仕組みが理解できる。それがテクニカルアーティスト
著者: 麓 一博皆さんはゲームクリエイターというと、どんな職種が思い浮かびますか?「プロデューサー」「ディレクター」「アーティスト/デザイナー」「プログラマー」といった職種が真っ先に浮かび、どういう仕事をしているかも想像できると思います。
ですが、実際のゲーム開発現場には、他にも多種多様の専門家が関わります。
自分は「テクニカルアーティスト(以後:TA)」です。共通言語を持たない「アーティスト/デザイナー」「プログラマー」間のやりとりを円滑する為の環境開発、コーディネートなどを担う仕事です。
本稿執筆にあたり、そんな自分にとって「クリエイターに必要な事」とは何か?を改めて考えてみました。その結果、以下の三つの「心得」を意識して仕事をしていることに気付きました。
心得その一:
現場の要望は極力尊重する。
心得その二:
要望そのものから一歩ひいて。要望の奥にある真意を探る。
心得その三:
安易に思いついた解決策を直ぐに実行するのではなく、いくつか他の方法を考える。
どれも当然のことに思えるかも知れません。しかし、TA業務を遂行する中で、これらの心得は外せません。何をするにも行動理念をおろそかにすると後で苦労します。
しかし、「心得」は「遂行」しなければ意味がありません。「遂行」には「スキル」が必要です。これらの心得を遂行するため必要なスキルは何でしょうか?
TAにとって重要な事は、今まで手を出さなかった範囲にも手を出し、必要とされている答えを用意する事です。そのためには、アーティストであっても「スクリプト/プログラム」を習得する事がひとつの課題となります。プログラムを覚えるということは、“仕組みを理解する”ということです。“仕組みを理解する”ことで、提案できる解決策が増えて、何が一番効率が良いかを選ぶことが出来ます。
例えば、リアルタイムシェーダのコードを書けるようになること。アーティストが使うDCCツールで表現手段としてサポートされているfxやcgfxといったエフェクト込みのシェーダ言語です。

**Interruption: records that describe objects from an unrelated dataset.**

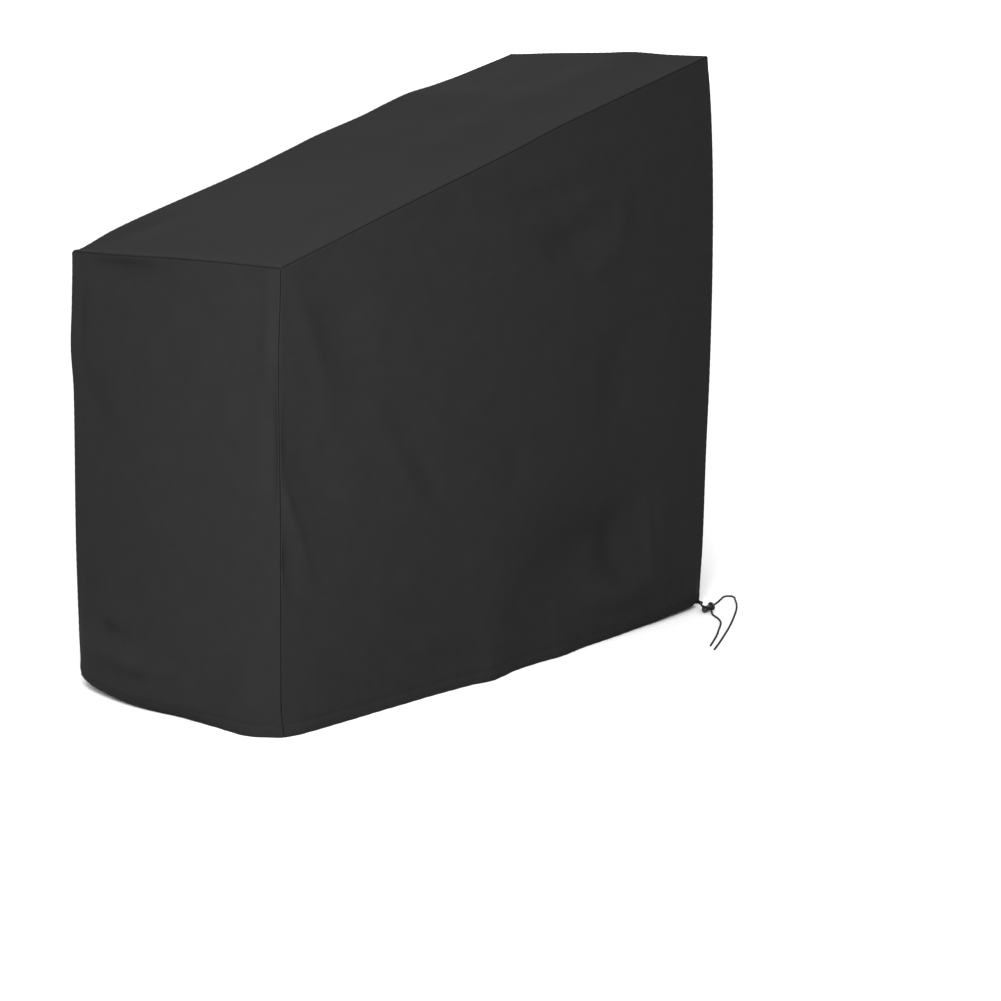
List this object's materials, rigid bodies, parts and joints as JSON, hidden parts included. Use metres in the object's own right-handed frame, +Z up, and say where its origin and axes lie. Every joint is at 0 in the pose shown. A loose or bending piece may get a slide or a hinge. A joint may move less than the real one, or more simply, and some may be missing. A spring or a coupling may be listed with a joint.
{
  "type": "exercise bike cover",
  "caption": "Fitted fabric cover with a sloping top, hollow and open at the bottom, with a drawcord hem and a cord lock.",
  "frame": {"origin": "under the middle of the top panel, where the covered bike holds the cover up; the hem's lowest points are 1.0115 m below it", "axes": "+X along the cover from its low end to its high end, -Y towards the long side that the picture shows, +Z up"},
  "size_m": [1.4267, 0.8122, 1.1819],
  "materials": {
    "cover_cloth": "coated plain weave, soft sheen",
    "drawcord": "braided",
    "lock_plastic": "moulded satin"
  },
  "bodies": {
    "cover": {"panel_top": "cover_cloth", "panel_side_near": "cover_cloth", "panel_side_far": "cover_cloth", "panel_end_low": "cover_cloth", "panel_end_high": "cover_cloth", "drawcord_short": "drawcord", "drawcord_long": "drawcord", "cord_lock_barrel": "lock_plastic"},
    "plunger": {"cord_lock_plunger": "lock_plastic"}
  },
  "joints": [
    {"name": "plunger_press", "type": "slide", "parent": "cover", "child": "plunger", "axis": [-0.9794, 0.1029, -0.1736], "range_m": [0, 0.003], "stiffness_N_per_m": 600}
  ]
}
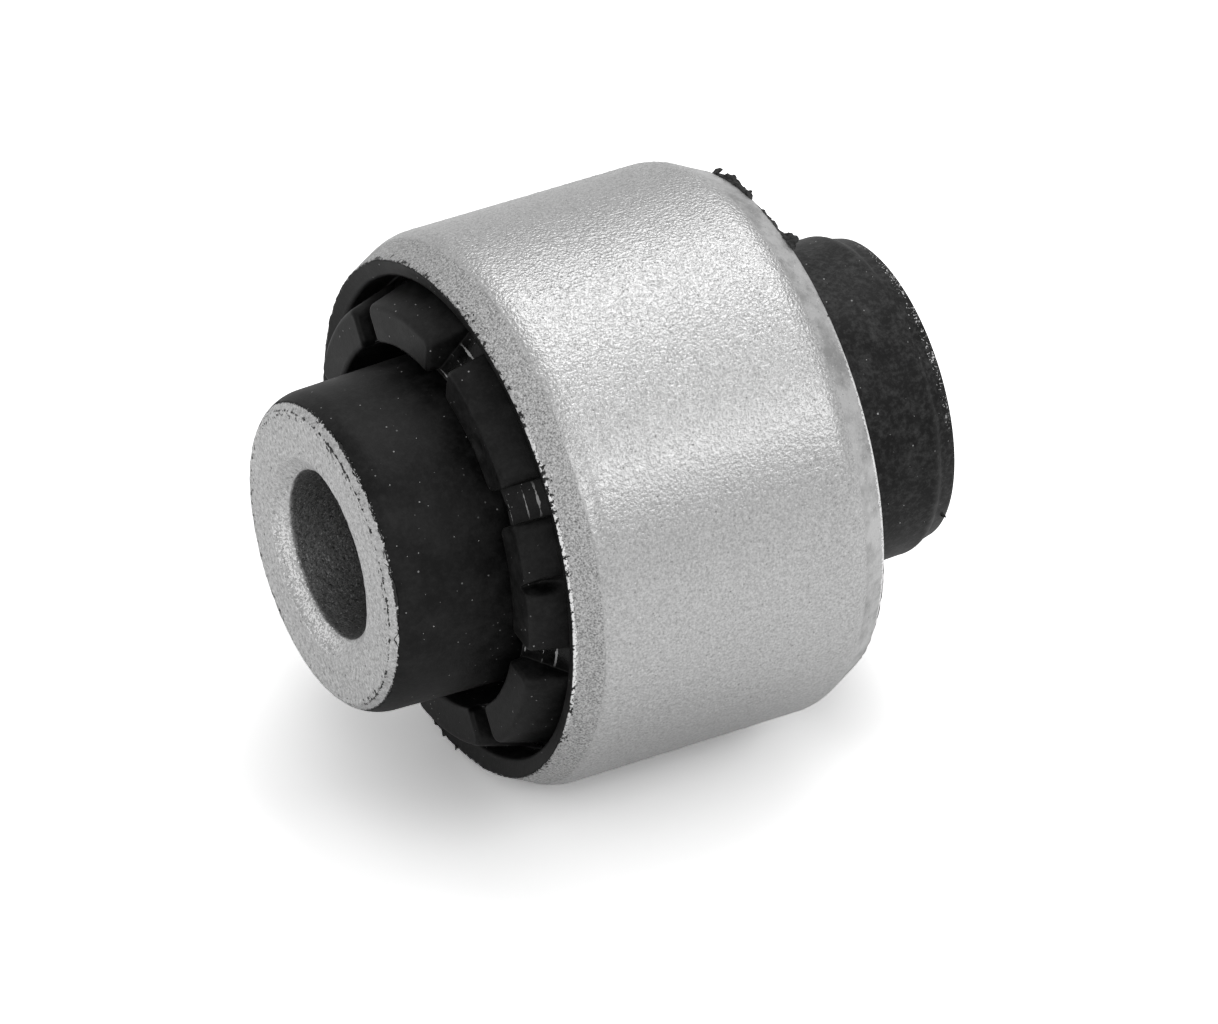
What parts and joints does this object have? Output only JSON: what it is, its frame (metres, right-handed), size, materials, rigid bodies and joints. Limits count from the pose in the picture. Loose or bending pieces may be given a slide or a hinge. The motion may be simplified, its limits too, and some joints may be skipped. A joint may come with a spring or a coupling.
{
  "type": "rubber metal bush",
  "caption": "Cylindrical bonded bush: steel inner and outer sleeves joined by a rubber body with a ring of axial stop lobes at each end.",
  "frame": {"origin": "middle of the bore, half way between the two ends of the inner sleeve", "axes": "+Z along the bore towards the end seen in the picture, -Y through the gap between two lobes that faces the viewer"},
  "size_m": [0.0402, 0.0402, 0.0446],
  "materials": {
    "inner_steel": "fine ground ends and smooth bore",
    "outer_steel": "bright shot blasted, matt on the end chamfers",
    "rubber": "moulded natural rubber, satin"
  },
  "bodies": {
    "root": {"inner_sleeve": "inner_steel", "outer_sleeve": "outer_steel", "rubber_body": "rubber"}
  },
  "joints": []
}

このスキルを身につけることで、実際にゲームで描きたい表現を自分の手元で、自分のデータで試して見ることができるようになります。プログラムとの組み合わせで考えることで、表現に必要な素材量や複雑さを最適化することができるようになります。アーティストがプログラムスキルを身につけるのは大変かもしれません。お勧めは、リアルタイムシェーダからはじめることです。

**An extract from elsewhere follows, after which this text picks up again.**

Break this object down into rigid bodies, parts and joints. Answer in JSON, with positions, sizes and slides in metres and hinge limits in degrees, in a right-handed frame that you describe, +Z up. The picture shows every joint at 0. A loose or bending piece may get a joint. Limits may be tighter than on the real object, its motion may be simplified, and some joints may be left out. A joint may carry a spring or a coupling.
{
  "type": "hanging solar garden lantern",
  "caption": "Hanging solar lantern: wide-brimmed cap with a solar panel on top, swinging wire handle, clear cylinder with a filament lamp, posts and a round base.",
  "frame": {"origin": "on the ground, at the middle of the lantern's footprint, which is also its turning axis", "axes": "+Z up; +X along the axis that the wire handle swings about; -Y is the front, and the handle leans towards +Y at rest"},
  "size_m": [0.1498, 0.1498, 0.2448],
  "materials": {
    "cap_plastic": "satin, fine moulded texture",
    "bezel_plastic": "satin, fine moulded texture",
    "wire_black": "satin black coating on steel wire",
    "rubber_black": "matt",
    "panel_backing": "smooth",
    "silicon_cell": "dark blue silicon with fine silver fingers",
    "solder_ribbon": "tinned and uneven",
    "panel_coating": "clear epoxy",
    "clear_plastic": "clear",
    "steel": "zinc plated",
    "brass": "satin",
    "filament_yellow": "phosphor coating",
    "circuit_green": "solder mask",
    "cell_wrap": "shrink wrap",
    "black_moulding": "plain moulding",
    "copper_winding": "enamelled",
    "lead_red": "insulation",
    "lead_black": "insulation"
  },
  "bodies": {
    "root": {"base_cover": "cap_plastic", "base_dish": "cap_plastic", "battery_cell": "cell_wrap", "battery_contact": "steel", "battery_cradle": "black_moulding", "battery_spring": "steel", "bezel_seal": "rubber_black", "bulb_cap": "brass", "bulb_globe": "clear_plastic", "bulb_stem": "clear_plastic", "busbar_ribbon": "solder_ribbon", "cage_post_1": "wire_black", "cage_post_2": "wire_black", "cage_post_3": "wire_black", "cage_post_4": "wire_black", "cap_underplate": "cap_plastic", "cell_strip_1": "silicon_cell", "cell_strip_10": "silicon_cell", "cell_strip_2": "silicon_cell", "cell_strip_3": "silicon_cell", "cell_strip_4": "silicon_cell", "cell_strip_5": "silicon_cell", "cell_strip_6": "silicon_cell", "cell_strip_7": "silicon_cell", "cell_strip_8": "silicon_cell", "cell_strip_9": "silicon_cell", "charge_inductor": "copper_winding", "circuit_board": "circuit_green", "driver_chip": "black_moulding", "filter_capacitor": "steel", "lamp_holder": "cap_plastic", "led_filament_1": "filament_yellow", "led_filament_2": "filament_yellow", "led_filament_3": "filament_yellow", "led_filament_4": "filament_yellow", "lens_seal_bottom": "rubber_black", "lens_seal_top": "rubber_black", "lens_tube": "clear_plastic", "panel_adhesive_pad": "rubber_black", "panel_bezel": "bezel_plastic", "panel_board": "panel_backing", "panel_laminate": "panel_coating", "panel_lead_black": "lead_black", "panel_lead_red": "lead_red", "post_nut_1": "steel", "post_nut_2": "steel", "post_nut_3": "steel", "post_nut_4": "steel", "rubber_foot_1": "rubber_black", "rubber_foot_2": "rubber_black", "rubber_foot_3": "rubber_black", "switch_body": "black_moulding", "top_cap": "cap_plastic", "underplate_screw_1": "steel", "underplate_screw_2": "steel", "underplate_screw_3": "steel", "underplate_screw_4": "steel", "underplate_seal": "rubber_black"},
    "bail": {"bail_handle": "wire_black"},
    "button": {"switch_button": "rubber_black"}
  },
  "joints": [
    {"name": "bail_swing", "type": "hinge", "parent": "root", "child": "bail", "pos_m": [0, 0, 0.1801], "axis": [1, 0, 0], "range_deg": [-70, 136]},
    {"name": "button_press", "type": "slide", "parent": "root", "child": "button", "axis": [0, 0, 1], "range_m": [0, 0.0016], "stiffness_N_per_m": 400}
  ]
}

コードを書き換えると、すぐに見た目が変わって、どんどんグラフィックが綺麗になっていきます。「絵を描く直感」に「プログラム」がつながっていく感覚が実感できます。
絵を綺麗にするためのプログラムをある程度理解できたら、今度はデータ作成の効率化です。最近のDCCツールでは、Pythonなどのスクリプト言語サポートが充実しています。
シェーダコードによって既に、プログラムの扱いに慣れていると思います。今度は、繰り返し行う作業をスクリプト言語で書けるようになれば、だいぶ仕事が楽になるはずです。
そして、自分が覚えた表現、効率化の技術を周りの多くの人に使ってもらいましょう。この人たちに、楽に良い物を作りたいという欲求が出てきたらサポートとしてのテクニカルアーティストを目指してみましょう。
サポートには時々「無茶ぶり」「丸投げ」といったような、驚くような案件が降ってくる事もあります。そんな難関にも、身につけたスキルを活用することで素早く効果的な対応をする事が出来ます。そうやって、ゲームクリエイター同士を繋ぎ、パイプを通し、ゲーム開発フローのインフラ整備をする。
それが、ゲーム開発のTAという職種です。